De célèbres bourreaux
Par Olivier RICHOU
Trois générations de Deibler, six générations de Sanson ont produit les plus célèbres bourreaux de France. Les Deibler (1822-1939) restés célèbres pour avoir été les derniers à guillotiner en public, les Sanson (1688-1842) pour avoir coupé toutes les têtes de la Révolution française à Paris, et notamment celles de Louis XVI et Marie-Antoinette.
Avant eux, et notamment avant la suppression de tous les bourreaux régionaux en 1870, une foule de noms pourrait être citée. En particulier jusqu'au XVIIe siècle, lorsque, bien avant la guillotine, la plupart des affaires criminelles se terminaient sur l'échafaud.
Paris comptait alors une multitudes de lieux de supplice et, au fil des époques, une importante colonie de bourreaux décapitait, pendait, ébouillantait, brûlait, écartelait ou brisait sur la roue.

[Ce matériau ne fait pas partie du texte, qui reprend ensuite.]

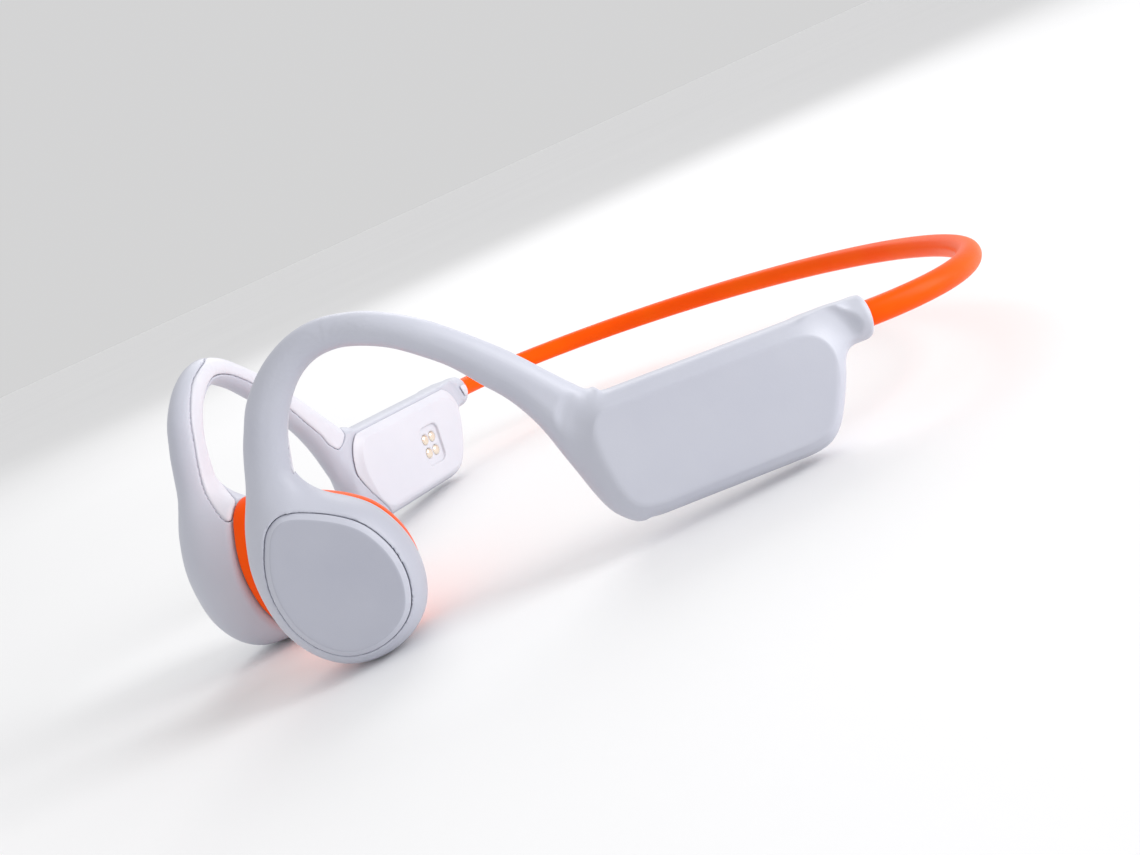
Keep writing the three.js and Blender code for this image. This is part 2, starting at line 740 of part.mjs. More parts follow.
function rightElectronics(group) {
  const add = (name, geometry, material) => place(group, "right_" + name, geometry, material);
  add("transducer_cap", inTransducer(capForm()), MATERIALS.disc);
  const boardFace = 0.1;
  const boardLength = cavity.front - cavity.rear - 1;
  const boardBottom = cavity.bottom + 0.5;
  const boardHeight = cavity.top - 0.5 - boardBottom;
  const middle = [(cavity.front + cavity.rear) / 2, boardBottom + boardHeight / 2];
  add(
    "main_board",
    plate(
      roundedRectangle(boardLength, boardHeight, BOARD_CORNER, middle),
      boardFace - BOARD_THICKNESS, boardFace - 0.2,
    ),
    MATERIALS.board,
  );
  const canFace = boardFace + 0.1;
  const canOutline = roundedRectangle(
    SHIELD_CAN.length, SHIELD_CAN.height, SHIELD_CAN.corner, SHIELD_CAN.centre,
  );
  add("shield_can", plate(canOutline, canFace, canFace + SHIELD_CAN.thickness), MATERIALS.foil);
  const carrierBack = boardFace - BOARD_THICKNESS - GAP;
  const carrierFront = -half + WALL + GAP;
  const pinHoles = contactPlaces().map((spot) =>
    at(disc(PIN_HOLE_RADIUS, -half, half, 8), spot),
  );
  const carrierOutline = roundedRectangle(
    CARRIER.length, CARRIER.height, CARRIER.corner, CONTACT_CENTRE,
  );
  const carrier = plate(carrierOutline, carrierFront, carrierBack);
  add("contact_carrier", cut(carrier, ...pinHoles), MATERIALS.black);
  const floor = -half + DOCK_RECESS.depth;
  contactPlaces().forEach((spot, i) => {
    const profile = [
      [0, floor - CONTACT_DOME],
      [CONTACT_RADIUS - CONTACT_DOME, floor - CONTACT_DOME],
      [CONTACT_RADIUS, floor],
      [CONTACT_RADIUS, carrierFront - GAP],
      [PIN_RADIUS, carrierFront - GAP],
      [PIN_RADIUS, carrierBack - 0.2],
      [0, carrierBack - 0.2],
    ];
    add("charging_contact_" + (i + 1), at(turned(profile, 8), spot), MATERIALS.gold);
  });
  [-1, 1].forEach((sign, i) => {
    const spot = [CONTACT_CENTRE[0] + sign * DOCK_MAGNET_OFFSET, CONTACT_CENTRE[1]];
    const magnet = disc(DOCK_MAGNET_RADIUS, carrierFront, carrierBack, 14);
    add("dock_magnet_" + (i + 1), at(magnet, spot), MATERIALS.steel);
  });
  for (const [name, forward] of Object.entries(VOLUME_KEYS)) {
    add(name + "_button", volumeKey(forward, 0), MATERIALS.shell);
    const top = POD_BOTTOM + WALL + VOLUME_KEY.inside + VOLUME_TRAVEL + GAP / 2;
    const start = boardFace + 0.1;
    add(
      name + "_switch",
      box(
        [forward - SWITCH.length / 2, forward + SWITCH.length / 2], [top, top + SWITCH.height],
        [start, start + SWITCH.width],
      ),
      MATERIALS.black,
    );
  }
  add("microphone", microphone(boardFace + 0.1), MATERIALS.foil);
}

// Assembly

const leftArm = arm("left");
leftElectronics(leftArm);
const rightArm = arm("right");
rightElectronics(rightArm);
const mirrored = new THREE.Group();
mirrored.scale.x = -1;
mirrored.add(rightArm);

// It stands on the two bowls and the rear corners of the two pods.
const bowlBottom = TRANSDUCER_DROP - DISC_BOTTOM + BOWL_SWELL;
const stanceTilt = Math.atan2(
  bowlBottom + POD_BOTTOM, (TRANSDUCER_FORWARD - POD_FOOT) * Math.cos(ARM_SPLAY),
);
const standing = new THREE.Group();
standing.add(neckband(), leftArm, mirrored);
standing.rotation.x = -stanceTilt;

const headphones = new THREE.Group();
headphones.add(standing);
const extent = new THREE.Box3().setFromObject(headphones, true);
const middle = extent.getCenter(new THREE.Vector3());
standing.position.set(-middle.x, -middle.y, -extent.min.z);

export default headphones;
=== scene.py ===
import math

import bpy
import numpy as np
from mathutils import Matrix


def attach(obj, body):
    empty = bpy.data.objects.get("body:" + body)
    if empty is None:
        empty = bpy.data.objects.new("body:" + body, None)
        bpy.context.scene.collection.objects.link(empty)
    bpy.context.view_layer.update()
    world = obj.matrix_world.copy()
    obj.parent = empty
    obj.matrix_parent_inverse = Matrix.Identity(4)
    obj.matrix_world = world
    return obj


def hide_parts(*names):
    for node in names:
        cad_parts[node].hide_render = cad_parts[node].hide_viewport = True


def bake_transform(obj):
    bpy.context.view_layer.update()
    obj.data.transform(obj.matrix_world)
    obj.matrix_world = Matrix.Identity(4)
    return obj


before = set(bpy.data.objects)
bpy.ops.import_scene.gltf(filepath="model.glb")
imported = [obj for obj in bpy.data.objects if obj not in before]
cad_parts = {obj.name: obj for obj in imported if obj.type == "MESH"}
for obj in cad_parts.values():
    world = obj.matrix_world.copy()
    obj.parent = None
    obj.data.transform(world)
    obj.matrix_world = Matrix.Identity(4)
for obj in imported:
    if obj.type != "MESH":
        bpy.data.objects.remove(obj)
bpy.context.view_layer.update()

import openvdb
from mathutils import Matrix, Vector

# Bone conduction headphones. Shapes are worked out in millimetres in an arm's own frame,
# forward, up and out from the head, and are then placed in the frame of the CAD model.

MM = 0.001
VOXEL = 0.24  # grid step of the moulded shapes, mm
SIDES = ("left", "right")

# Overall form, as in the CAD model
BAND_HALF_WIDTH = 62.4
BAND_REACH = 57.0
BAND_RISE = 1.0
BAND_SIDE_HANDLE = 29.0
BAND_BACK_HANDLE = 43.3
BAND_RADIUS = 2.0
BAND_SEAT = 4.7
WIRE_SEAT = 9.0
WIRE_RADIUS = 0.45
WIRE_OFFSET = 0.6
LEAD_RADIUS = 0.4
LEAD_OFFSET = -0.55
ARM_SPLAY = math.radians(25.8)
ARM_TILT = math.radians(-3.2)
STANCE_TILT = math.atan2(5.9, 69.5 * math.cos(ARM_SPLAY))
POD_HALF = 4.3
POD_TOP = 3.5
COLLAR_RADIUS = 3.5
BOWL_CENTRE = (84.0, -8.6, -8.5)  # forward, up, out
BOWL_SPLAY = math.radians(4.4)
BOWL_TILT = math.radians(2.0)
BOWL_SWELL = 2.2
BOWL_WIDEST = 0.3  # out from the bowl's middle
BOWL_ROUNDING = (6.3, 15.5)  # radius outward and inward of its widest outline
BOWL_SLOPE = 0.85  # turns the outline's distance into about the surface's
CAP_FACE = 5.7
CAP_SET_IN = 0.45  # the bowl's edge under the disc's face
CAP_SEAT = 0.6
FLOOR_FACE = -0.6
DRIVER_WALL = 0.75
RIM_FACE = -6.0
SEAM = 0.045  # half the width of a seam
OVERSHOOT = 3.0  # how far a cutting shape stands clear of what it cuts

# Fillets and eased edges, mm
POD_HOOK_FILLET = 1.8
HOOK_BOWL_FILLET = 4.0
COLLAR_FILLET = 2.4
COLLAR_EDGE = 1.2
POD_CORNER = 4.2
POD_TOP_EDGE = 0.5
PANEL_EDGE = 0.3
RIDGE_EDGE = 0.6
BOWL_EDGE = 0.9
RIM_EDGE = 0.5
SEAM_EDGE = 0.06
INNER_EDGE = 0.1
CAP_SEAT_EDGE = 0.08
KEY_EDGE = 0.14
DOCK_EDGE = 0.1

# Inside the pod
SHELL_WALL = 1.1
CAVITY_LOW = (10.2, -14.7, -3.1)  # forward, up, out
CAVITY_HIGH = (42.3, 1.9, 3.1)
BORE_PLAY = 0.12
BORE_END = 12.0
COLLAR_REACH = (-0.2, 9.0)
POD_SWELL = 0.6  # the pod's rounding starts this far outside its flat panels
HOOK_START = 40.5  # in front of this the top edge may rise into the hook
RIDGE_SLOPE = 1.4
THINNEST_HOOK = 1.5

# Shapes


def smooth_curve(points, closed=False, per=8):
    """Points along a Catmull-Rom curve through the given ones."""
    p = np.array(points, float)
    if closed:
        p = np.vstack([p[-1], p, p[:2]])
    else:
        p = np.vstack([2 * p[0] - p[1], p, 2 * p[-1] - p[-2]])
    t = np.linspace(0, 1, per, endpoint=False)[:, None]
    out = []
    for a, b, c, d in zip(p[:-3], p[1:-2], p[2:-1], p[3:]):
        out.append(
            0.5 * (2 * b + (c - a) * t + (2 * a - 5 * b + 4 * c - d) * t**2
                   + (3 * b - a - 3 * c + d) * t**3)
        )
    if not closed:
        out.append(p[-2:-1])
    return np.vstack(out)


def even_loop(points, count):
    """A closed smooth loop with evenly spaced points, anticlockwise."""
    loop = smooth_curve(points, closed=True, per=24)
    loop = np.vstack([loop, loop[:1]])
    run = np.r_[0, np.cumsum(np.linalg.norm(np.diff(loop, axis=0), axis=1))]
    at = np.linspace(0, run[-1], count, endpoint=False)
    even = np.stack([np.interp(at, run, loop[:, i]) for i in range(2)], axis=1)
    x, y = even.T
    turn = np.sum(x * np.roll(y, -1) - np.roll(x, -1) * y)
    return even if turn > 0 else even[::-1]


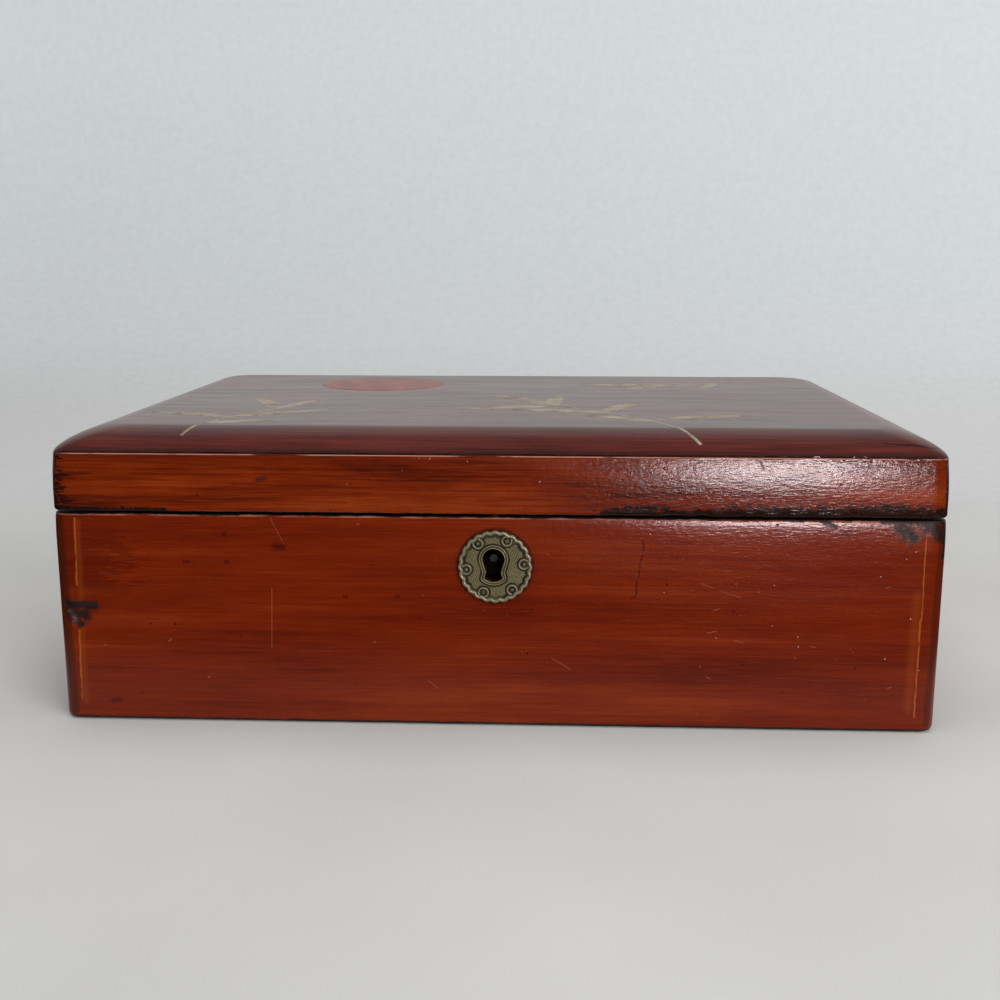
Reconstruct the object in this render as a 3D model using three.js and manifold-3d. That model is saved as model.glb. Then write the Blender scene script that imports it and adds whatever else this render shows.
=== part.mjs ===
// A lacquered wooden box with a hinged, crowned lid and a small keyed lock.
// Millimetres, +Z up. The origin is the centre of the box's footprint, on the surface it stands on.
// The keyhole faces -Y and the hinges are at +Y.
import * as THREE from "three";
import { mergeVertices } from "three/addons/utils/BufferGeometryUtils.js";
import Module from "manifold-3d";

const wasm = await Module();
wasm.setup();

// Driving dimensions of the wooden box
const boxWidth = 272;
const boxDepth = 190;
const bodyHeight = 66.7;
const wallThickness = 9;
const cornerLip = 5; // wood of the front and back boards that covers the ends of the side boards
const cornerRadius = 5;
const leastCornerRadius = 0.5; // in plan, inside the rounding of an edge
const bottomThickness = 6;
const bottomHousing = 4; // how far the bottom board reaches into each wall
const glueGap = 0.15;
const footRounding = 2;
const seamRounding = 0.8;

// Driving dimensions of the lid
const seamGap = 0.5;
const lidWallHeight = 17;
const lidEdgeHeight = 1; // upright edge of the top board, above the lid's walls
const crownRise = 7.1;
const crownInset = 15;
const crownCornerRadius = 9; // in plan, where the crown meets the flat top
const crownFullness = 1.5; // exponent of the crown's curve: 1 is a straight slope, 2 an ellipse

// Bamboo pegs that hold the bottom board
const pegRadius = 0.9;
const pegLength = 14;
const pegClearance = 0.1;
const pegRecess = 0.2;
const longSidePegs = 3;
const longSidePegEnd = 46; // from the box's end to the outermost peg
const shortSidePegs = 2;
const shortSidePegEnd = 55;

// Butt hinges
const openAngle = 100; // degrees, where the two back bevels meet and stop the lid
const stopSlack = 0.5; // degrees added to each bevel
const hingeEnd = 51; // from the box's end to the middle of a hinge
const hingeLength = 28;
const hingeInset = 3; // from the back face in to the pin's axis
const knuckleRadius = 1.8;
const pinRadius = 0.7;
const pinClearance = 0.15;
const centreKnuckleLength = 11;
const leafThickness = 0.9;
const knuckleClearance = 0.3;
const hingeScrewSpread = 17.4;
const hingeScrewSetback = 4; // from the pin's axis

// Countersunk screws
const screwHeadRadius = 1.5;
const screwHeadHeight = 1;
const screwHeadRim = 0.1;
const screwShankRadius = 0.8;
const screwTipLength = 1.4;
const screwSlotWidth = 0.45;
const screwSlotDepth = 0.4;
const screwSink = 0.05; // head below the plate it holds
const screwClearance = 0.12;
const screwTurn = 1.3; // radians from one screw's slot to the next, so that no two line up
const hingeScrewLength = 6.5;
const lockScrewLength = 5;
const strikeScrewLength = 6;

// Keyhole and its plate
const lockOffset = 0.7; // the lock sits a little to the right of the box's middle
const keyholeDrop = 13; // from the rim down to the middle of the keyhole's round part
const keyholeRadius = 3.3;
const keyholeTangent = 22; // degrees below the horizontal, where the round part ends
const keyholeNeck = 2.2; // half width
const keyholeNeckDrop = 4;
const keyholeFoot = 2.8; // half width
const keyholeFootDrop = 5.9;
const keyholeBottomDrop = 7;
const woodKeyholeMargin = 0.15;
const plateRadius = 11.3;
const plateLobes = 24;
const plateLobeDepth = 0.45;
const plateThickness = 0.7;
const plateRelief = 0.45;
const plateBand = 1.1; // width of the raised band round the edge
const plateSeat = 0.1;
const keyholeAcross = -0.5; // from the plate's middle to the keyhole's round part
const keyholeAbove = 2.3;
const keyholeRimWidth = 1.3;
const curlCount = 6;
const curlStart = 24; // degrees clockwise from the top
const curlCircle = 8.8;
const curlOuter = 1.8;
const curlInner = 1.05;
const curlSweep = 290; // degrees
const curlBossRadius = 0.45;
const platePinHeadRadius = 0.7;
const platePinHeadHeight = 0.3;
const platePinRadius = 0.35;
const platePinLength = 2;
const pinnedCurls = [0, 3];

// Lock
const lockSheet = 1; // thickness of the lock plate
const lockFlangeWidth = 7; // of the part that lies on the rim
const lockCavity = 4.4; // depth of the room for the bolt
const caseSheet = 0.5;
const caseMargin = 0.6; // beyond the bolt's travel
const caseFoot = 1.5; // below the keyhole
const lockFlangeSide = 5; // plate left and right of the case
const lockFlangeFoot = 4.5; // plate below the case
const lockScrewInset = 2.4;
const boltThickness = 1.6;
const boltThrow = 4;
const boltLift = 2.8; // from the key's axis up to the bolt
const springRoom = 1.5; // between the bolt and the rim plate
const noseDrop = 1; // from the bolt's top to its nose
const noseHeight = 2.4;
const slotMetal = 0.9; // metal between a slot and an edge
const guidePinRadius = 0.8;
const guideClearance = 0.2;
const talonWidth = 4.4;
const talonDepth = 1.4;
const keyPinRadius = 1.2;
const keyPinSetback = 1; // behind the front face of the box
const rivetClearance = 0.1;
const springThickness = 0.35;
const springTouch = 0.12;

// Strike plate in the lid, with the staple that the bolt passes through
const strikeLength = 34;
const stapleThickness = 1.4;
const stapleWidth = 3.4;
const stapleBridge = 0.8;
const stapleSideRoom = 0.7;
const stapleRoom = 0.4;
const boltSideRoom = 0.3;
const stapleSlotRoom = 0.4;
const strikeScrewSpread = 25;

// Facets
const cornerSteps = 6;
const edgeSteps = 3;
const crownSteps = 8;
const roundSteps = 16;
const smallRoundSteps = 10;
const curlSteps = 7;
const lobeSteps = 4;
const bandSteps = 48;

// Materials
function finish(color, roughness, metalness) {
  return new THREE.MeshStandardMaterial({ color, roughness, metalness });
}

const redLacquer = finish("#74220c", 0.22, 0);
const lidLacquer = finish("#5a231c", 0.2, 0);
const bamboo = finish("#a8844f", 0.6, 0);
const agedBrass = finish("#8a7c52", 0.45, 0.9);
const lockBrass = finish("#a58a4a", 0.4, 0.9);
const springSteel = finish("#6d7074", 0.35, 1);
const screwBrass = finish("#95803f", 0.4, 0.9);

const degrees = Math.PI / 180;
const past = 1; // how far a cutter runs past the face it opens
const weld = 0.05; // how far two shapes that are joined reach into each other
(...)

La fonction leur imposait aussi de pratiquer la « question préalable » , destinée à obtenir le nom des complices, ou la « question préparatoire » , destinée à faire avouer le crime. Le bourreau faisait ingurgiter une extraordinaire quantité d'eau, étirait le patient, ou lui fracassait les pieds dans les brodequins.
Les noms d'Henri Cousin et de son fils Jehan, au XVe siècle, exécuteurs du beau-frère de Louis XI, Louis de Luxembourg, ou le nom de Jean Guillaume, bourreau au XVIIe siècle, ou encore de Jean Capeluche, lui-même décapité en 1418 pour avoir dirigé des massacres lors de la guerre entre Armagnacs et Bourguignons, sont les seuls à ne pas être tombés dans l'oubli.
La profession connaît un tournant en 1791 lorsque l'Assemblée décide que désormais, « tout condamné à mort aura la tête tranchée » et que, dans la foulée, apparaît la guillotine.
Satisfait, semble-t-il de ce nouvel outil, Sanson, va montrer à la foule la tête d'un des premiers guillotinés, dans un geste qui deviendra aussitôt une tradition. Mais quelques jours plus tard, lorsque l'on guillotine trois faussaires en assignats, alors que Sanson brandit une tête, l'un de ses fils tombe de l'échafaud et se tue.
C'est lui qui, dans six mois guillotinera le roi, c'est à lui que, dans un an, Danton va dire «tu montreras ma tête au peuple, elle en vaut la peine» , c'est à son fils Henri que, dans 18 mois, la du Barry va demander «encore une minute» et c'est Henri qui devra nettoyer le couteau parce que le suivant refuse que son sang de républicain soit mêlé à celui de cette «prostituée» .
Au début du XXe siècle encore, le bourreau est un personnage célèbre. La peine de mort attire les foules. Deibler est reconnu dans la rue, acclamé en janvier 1909 à la Gare du Nord, à son retour de la quadruple exécution des «bandits d'Hazebrouck» . On manifeste au cri de «vive Deibler !» lorsqu'en 1907 le président Fallières gracie un assassin d'enfant.
C'est que ce Deibler est un virtuose. Le 21 avril 1913, sur le trottoir du boulevard Arago, quatre minutes lui suffiront pour guillotiner les trois survivants de la Bande à Bonnot. Il prêche que l'art du bon bourreau est dans la synchronisation. Il s'agit de basculer le patient sur la planche coulissante, de le pousser sous le couteau, de lui coincer la tête dans la « lucarne » et de déclencher la chute du couperet. Une parfaite synchronisation réduit le temps à une quinzaine de secondes alors qu'un mauvais bourreau peut mettre une minute.
A la mort du dernier Deibler, en 1939, la charge d'exécuteur va rester dans la famille comme c'est la tradition. Ses cousins Jules-Henri Desfourneaux puis André Obrecht lui succéderont. Puis, en 1951, le neveu d'Obrecht, Marcel Chevalier, sera le dernier bourreau de France. C'est lui qui, pour la dernière fois en Europe, actionnera la guillotine en 1977, à Marseille.